You need to show that $f$ (going back to your problem) has an "input" for every "output," i.e. that every element in the codomain has a pre-image. To phrase it a third way, you need to show that, for every $y \in \text{cod}(f)$, there exists some $x$ such that $f(x)=y$.
So let $f$ be defined by $f(x)=ax+b$ as stated. Let $y \in \Bbb R$. Then we can define the $x$ in question to be $x = (y-b)/a$ (let $f(x)=y,$ solve for $x$). You can justify this as being well defined (e.g. since $a \ne 0$ as $a \in \Bbb R^*$), thus giving us surjectivity.
An alternative way to show bijectivity (killing both of the above "birds" with a single proverbial stone) is to find the inverse function $f^{-1}(x)$. You have already found this to be $f^{-1}(x) = (x-b)/a$.
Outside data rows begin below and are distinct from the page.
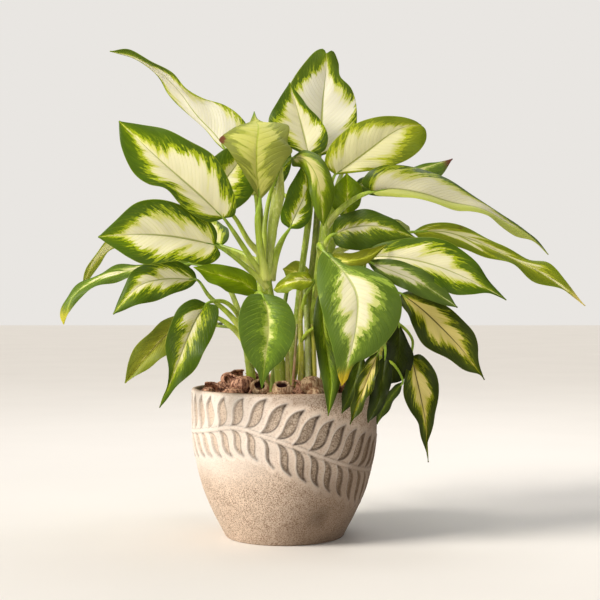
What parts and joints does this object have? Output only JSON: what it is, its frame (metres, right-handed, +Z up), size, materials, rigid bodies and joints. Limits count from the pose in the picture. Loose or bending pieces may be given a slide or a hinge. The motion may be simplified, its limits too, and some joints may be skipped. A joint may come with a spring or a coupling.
{
  "type": "potted dieffenbachia",
  "caption": "Bushy house plant with cream-centred pointed green leaves on several canes, in a round pot with a leaf-frond relief.",
  "frame": {"origin": "centre of the pot's flat foot, on the surface it stands on", "axes": "+Z up along the pot's axis, -Y towards the front of the plant, +X to the front's right"},
  "size_m": [0.6357, 0.3645, 0.5889],
  "materials": {
    "pot": "matte, lightly sanded, browner in the recesses",
    "soil": "damp crumbs",
    "leaf": "soft waxy sheen, green margins with cream centres",
    "husk": "dry bark and seed husk"
  },
  "bodies": {
    "root": {"pot": "pot", "soil": "soil", "shoot_left": "leaf", "shoot_centre": "leaf", "shoot_middle": "leaf", "shoot_right_front": "leaf", "shoot_right": "leaf", "shoot_back_right": "leaf", "shoot_back_left": "leaf", "pod_01": "husk", "pod_02": "husk", "pod_03": "husk", "pod_04": "husk", "pod_05": "husk", "pod_06": "husk", "pod_07": "husk", "pod_08": "husk", "pod_09": "husk", "pod_10": "husk", "pod_11": "husk", "pod_12": "husk", "pod_13": "husk", "pod_14": "husk", "pod_15": "husk", "pod_16": "husk", "pod_17": "husk", "pod_18": "husk", "pod_19": "husk", "pod_20": "husk", "pod_21": "husk", "pod_22": "husk", "pod_23": "husk", "pod_24": "husk", "pod_25": "husk"}
  },
  "joints": []
}
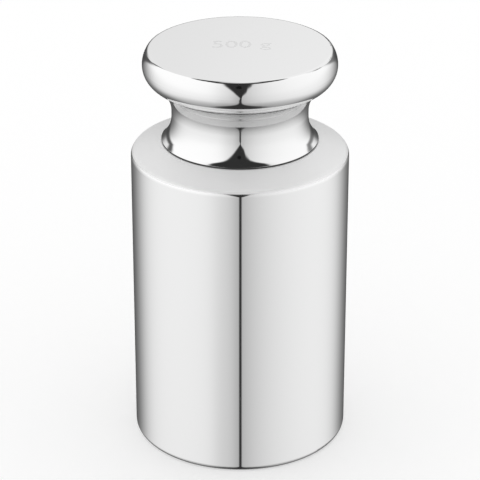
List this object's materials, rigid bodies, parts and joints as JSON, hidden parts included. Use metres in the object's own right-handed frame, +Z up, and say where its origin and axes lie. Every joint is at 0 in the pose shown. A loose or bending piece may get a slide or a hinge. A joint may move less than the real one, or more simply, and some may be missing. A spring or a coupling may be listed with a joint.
{
  "type": "calibration weight",
  "caption": "Polished steel cylinder with a sloping shoulder, a waisted neck and a flat-topped round knob for lifting; shot-filled cavity inside.",
  "frame": {"origin": "centre of the flat base, on the axis", "axes": "+Z up the axis of revolution, from the base to the knob's flat top; X and Y are equivalent"},
  "size_m": [0.038, 0.038, 0.0726],
  "materials": {
    "polished_steel": "mirror-polished stainless steel",
    "shot_steel": "plain ground steel balls"
  },
  "bodies": {
    "root": {"body": "polished_steel", "knob": "polished_steel", "adjusting_shot": "shot_steel"}
  },
  "joints": []
}
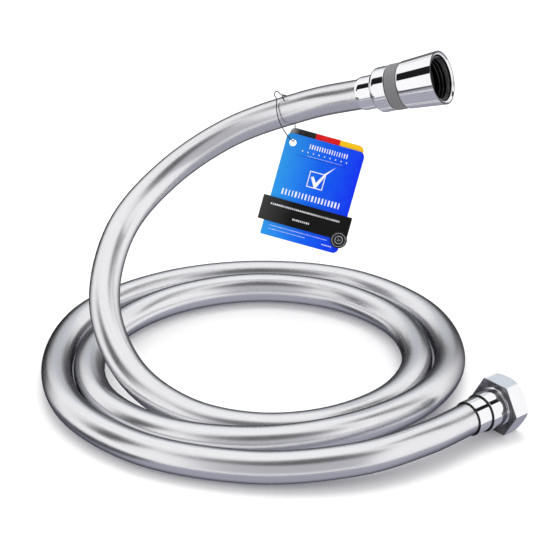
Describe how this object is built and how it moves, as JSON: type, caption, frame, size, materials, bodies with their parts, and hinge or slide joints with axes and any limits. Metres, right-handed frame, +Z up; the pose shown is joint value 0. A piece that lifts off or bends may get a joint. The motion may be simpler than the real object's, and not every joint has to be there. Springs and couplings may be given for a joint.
{
  "type": "shower hose",
  "caption": "Smooth silver shower hose coiled on the floor, with a swivelling cone nut at its raised end, a hexagon nut at the other and a small hang tag on a wire loop.",
  "frame": {"origin": "on the floor, under the middle of the box round the two fittings, the wire loop and the tag", "axes": "+Z up; -Y is the side the tag faces; the cone end lies at the back and the hexagon end at the front right"},
  "size_m": [0.2154, 0.2011, 0.141],
  "materials": {
    "jacket": "satin silver PVC",
    "inner": "woven polyester and food-grade tube",
    "chrome": "polished chrome plate",
    "brass": "turned brass",
    "grey_ring": "matte grey",
    "slip": "plain white",
    "seal": "matte black rubber",
    "wire": "dark coated wire",
    "card_blue": "blue printed card",
    "card_stripe": "printed card with three plain stripes",
    "paper_black": "black paper"
  },
  "bodies": {
    "hose": {"hose_jacket": "jacket", "hose_braid": "inner", "hose_liner": "inner", "cone_ferrule": "chrome", "cone_tail": "brass", "cone_sleeve": "chrome", "slip_washer": "slip", "hex_ferrule": "chrome", "hex_tail": "brass"},
    "swivel": {"bearing_ring": "grey_ring", "swivel_oring": "seal", "cone_nut": "chrome", "cone_washer": "seal"},
    "coupling": {"hex_nut": "chrome", "hex_washer": "seal"},
    "tie": {"tie_wire": "wire"},
    "tag": {"tag_card": "card_blue", "tag_backing": "card_stripe", "tag_band": "paper_black", "tag_seal": "paper_black"}
  },
  "joints": [
    {"name": "swivel_turn", "type": "hinge", "parent": "hose", "child": "swivel", "pos_m": [0.01506, 0.03779, 0.12581], "axis": [0.8472, -0.4132, 0.3338], "continuous": true},
    {"name": "coupling_turn", "type": "hinge", "parent": "hose", "child": "coupling", "pos_m": [0.04682, -0.05422, 0.0115], "axis": [0.7604, 0.6494, 0], "continuous": true},
    {"name": "tie_swing", "type": "hinge", "parent": "hose", "child": "tie", "pos_m": [-0.04593, 0.06515, 0.10167], "axis": [0.9088, -0.1997, 0.3664], "range_deg": [-25, 25]},
    {"name": "tag_swing", "type": "hinge", "parent": "tie", "child": "tag", "pos_m": [-0.04163, 0.06294, 0.08761], "axis": [0, -0.9563, 0.2924], "range_deg": [-40, 15]}
  ]
}
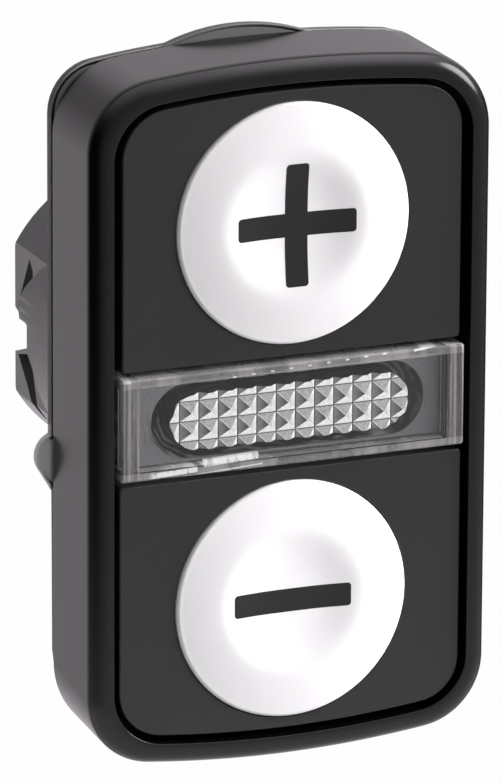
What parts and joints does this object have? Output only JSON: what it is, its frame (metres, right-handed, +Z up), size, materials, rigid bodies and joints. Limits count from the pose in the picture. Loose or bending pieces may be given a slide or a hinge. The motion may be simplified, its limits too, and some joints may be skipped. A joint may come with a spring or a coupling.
{
  "type": "double push button",
  "caption": "Panel-mounted double push button head: two caps with white plus and minus discs above and below a clear prismatic pilot lens, in a rounded frame with a gasket and barrel.",
  "frame": {"origin": "on the barrel's axis, in the plane of the panel's front face, where the gasket's rear face meets it", "axes": "+Y along the barrel, away from the viewer; -Y is the front, +X to the right seen from the front, +Z up along the frame's long side"},
  "size_m": [0.0307, 0.0294, 0.0508],
  "materials": {
    "frame_plastic": "satin near-black moulding, finely grained side walls",
    "body_plastic": "plain dark grey moulding",
    "gasket_rubber": "matt dark grey rubber",
    "cap_plastic": "smooth satin near-black",
    "disc_plastic": "smooth glossy white",
    "mark_plastic": "flush black inlay",
    "clear_lens": "clear polished plastic",
    "clear_prism": "clear plastic with a field of sharp pyramids",
    "reflector_plastic": "grey moulding with a bright bowl",
    "plunger_plastic": "natural light plastic",
    "spring_steel": "drawn steel wire",
    "seal_rubber": "black rubber"
  },
  "bodies": {
    "housing": {"bezel": "frame_plastic", "body": "body_plastic", "panel_gasket": "gasket_rubber", "upper_spring": "spring_steel", "lower_spring": "spring_steel", "upper_stem_seal": "seal_rubber", "lower_stem_seal": "seal_rubber", "lens_cover": "clear_lens", "lens_seal": "seal_rubber", "reflector": "reflector_plastic", "prism_diffuser": "clear_prism", "light_guide": "clear_prism"},
    "upper_button": {"upper_cap": "cap_plastic", "upper_disc": "disc_plastic", "upper_plus_mark": "mark_plastic", "upper_plunger": "plunger_plastic", "upper_foot": "plunger_plastic"},
    "lower_button": {"lower_cap": "cap_plastic", "lower_disc": "disc_plastic", "lower_minus_mark": "mark_plastic", "lower_plunger": "plunger_plastic", "lower_foot": "plunger_plastic"}
  },
  "joints": [
    {"name": "upper_press", "type": "slide", "parent": "housing", "child": "upper_button", "axis": [0, 1, 0], "range_m": [0, 0.004], "stiffness_N_per_m": 400, "springref_m": -0.006, "deforming": ["upper_spring"]},
    {"name": "lower_press", "type": "slide", "parent": "housing", "child": "lower_button", "axis": [0, 1, 0], "range_m": [0, 0.004], "stiffness_N_per_m": 400, "springref_m": -0.006, "deforming": ["lower_spring"]}
  ]
}
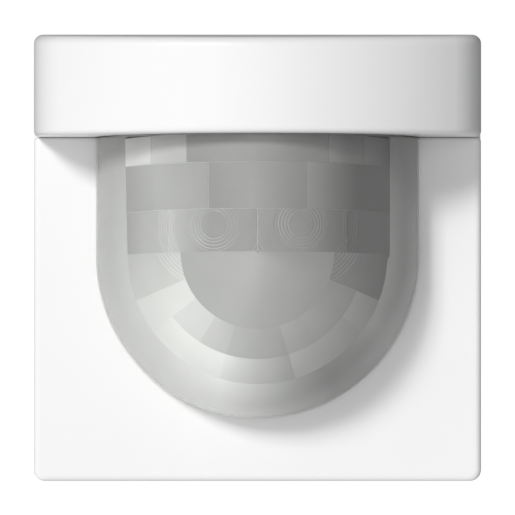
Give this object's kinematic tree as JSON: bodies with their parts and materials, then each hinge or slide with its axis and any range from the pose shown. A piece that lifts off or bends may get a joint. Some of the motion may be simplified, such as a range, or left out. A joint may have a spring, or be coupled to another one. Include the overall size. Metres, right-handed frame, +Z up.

On finding this inverse, find $f \circ f^{-1}$ and $f^{-1} \circ f$. If both of these compositions yield the respective identity functions, then you have that $f$ is a bijection. Indeed, we see
$$(f \circ f^{-1})(x) = a \cdot \frac{x-b}{a} + b = x$$
and
$$(f^{-1} \circ f)(x) = \frac{(ax+b)-b}{a} = x$$
giving bijectivity.
To prove that $f_{a,b}$ is a bijection, it is enough to give its inverse. There is no need for checking injectivity and surjectivity, if you have to give the inverse anyways.
Your proof of injectivity is correct (maybe you should explicitly fix $a$ and $b$ beforehand), but your proof of surjectivity is not.
If you have a function $f: A\to B$, that does not mean that $f(A)=B$. It could be $f(A)\subset B$.
For example a constant function $f:\mathbb{R}\to\mathbb{R}, f(x)=1$
The fact that $f_{a,b}$ is surjective does not come from $f_{a,b}$ beeing a mapping from $\mathbb{R}\to\mathbb{R}$.
Your inverse function is correct. As I said, that shows that your function is bijective.
At b):
You have to show the group axioms.
The group operation is $\circ$. The composition of functions.
What is the neutral element of $G$? Why is $G$ associativ? Why has every element of $G$ an inverse? For that use a). [Edit: Why is $G$ closed under the operation $\circ$.]
Try to boil through this. Feel free to ask if you get stuck. Every point is rather simple. Just make clear to yourself what you have to show.